Passata la sbornia notturna di giubilo per un risultato che oltrepassa le più rosee previsioni (gli amici sanno che avevo pronosticato una vittoria del No 54 a 46), bisognerebbe iniziare a rendersi conto che il 5 dicembre è un punto di partenza, non di arrivo. E che richiederebbe una riflessione politica di alta qualità; che a oggi non sembra a disposizione. Sia sotto il profilo della responsabilità che dell’innovazione.

Non hanno torto i furbacchioni sbugiardati del Sì a sostenere che la palla è passata ai vincitori della consultazione. Così dovrebbe essere sempre, in democrazia. Ma in questo caso il campo non è unitario, bensì cementato da quello che il filosofo della politica John Rawls chiamava “consenso per sovrapposizione”: un temporaneo trovarsi a compiere un percorso insieme per lasciarsi subito dopo, raggiunta la meta comune.

E questo vale per gli sfasciacarrozze Matteo Salvini e Giorgia Meloni, cui si aggiunge la consustanziale ambiguità di Silvio Berlusconi; visto che l’ex Cavaliere ha mantenuto un atteggiamento bifido quanto la sua lingua, interessato comunque a un nuovo Nazareno, in cui si sarebbe potuta riprendere la manfrina maestro-allievo per negoziare l’inconfessabile con il Blairino venuto da Rignano. Prospettiva spazzata via dal vento tonificante del 4 dicembre.

Ma qualcosa stride anche sul fronte del primo soggetto nel campo del N0: il Movimento 5 Stelle, laddove l’azionista di riferimento Beppe Grillo continua a fare danni. Che altro pensare delle irresponsabili esternazioni di fine campagna elettorale a Torino, con l’apologia della bellezza insita nel perdere? Ossia l’ultimo argomento a cui converrebbe inneggiare; ma che lascia intuire come – tutto sommato – all’ex comico, inventore del mugugno urlato come genere teatrale, una sconfitta di misura sarebbe pure andata bene. Per varie ragioni: ad esempio gli consentiva di continuare a recitare il plot vittimistico che è l’unico di sua conoscenza; o magari sperava di potere andare alle elezioni con un Italicum, confermato referendariamente, che prevede quel ballottaggio a lui tanto caro. Peggio ancora: evitare il rischio – appunto – di doversi accollare le responsabilità di competenza dei vincitori.

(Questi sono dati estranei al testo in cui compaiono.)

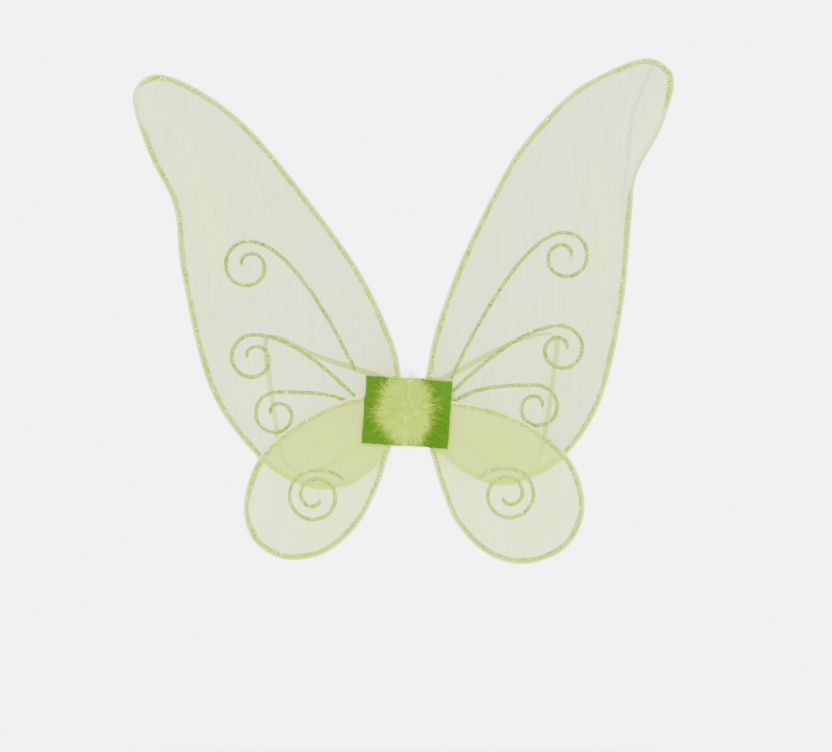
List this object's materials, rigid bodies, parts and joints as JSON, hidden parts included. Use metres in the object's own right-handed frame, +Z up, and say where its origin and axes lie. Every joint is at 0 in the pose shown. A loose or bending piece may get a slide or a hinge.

Sia come sia, ragioni diverse ma tutte preoccupanti, se si conviene che, immediatamente dopo lo schiaffone al Renzi, viene il momento di ricostruire sopra le macerie. E questo compito se lo può assumere solo il M5S, se i suoi giovani esponenti riusciranno a uscire dalla loro interminabile pubertà politica diventando adulti. E affidabili. In attesa che dalla palude sinistrese emerga un soggetto meno deprimente di questa zattera della Medusa a cui sono abbarbicati naufraghi congeniti e narcisisti inconcludenti.

Perché da oggi non siamo solo all’uscita di scena del rottamatore rottamato e la sua Corte dei Miracoli che parla con l’acca aspirata. Qui c’è da rimettere mano a tutti i pastrocchi creati in base a un’idea infantile di statualità; per cui ciò che conta è il decisionismo, e vanno spazzati via tutti i contrappesi e i controlli predisposti per riequilibrare il mito pericolosissimo dell’uomo solo al comando: la scuola dichiarata “buona” se la presiede un capo imperscrutabile e magari capriccioso/vendicativo, il lavoro che si crea accantonando diritti e mettendosi nelle mani di un ceto imprenditoriale assenteista; i presidi di territorio che raccolgono dati e i corpi intermedi che favoriscono la partecipazione locale, tutta una costruzione di stampo democratico cancellata con un irresponsabile tratto di penna.

Insomma, dopo la tabula rasa del 4 dicembre si apre un’opportunità. Che richiede alta qualità per essere colta. Per cui è meglio smetterla con i brindisi e mettersi all’opera.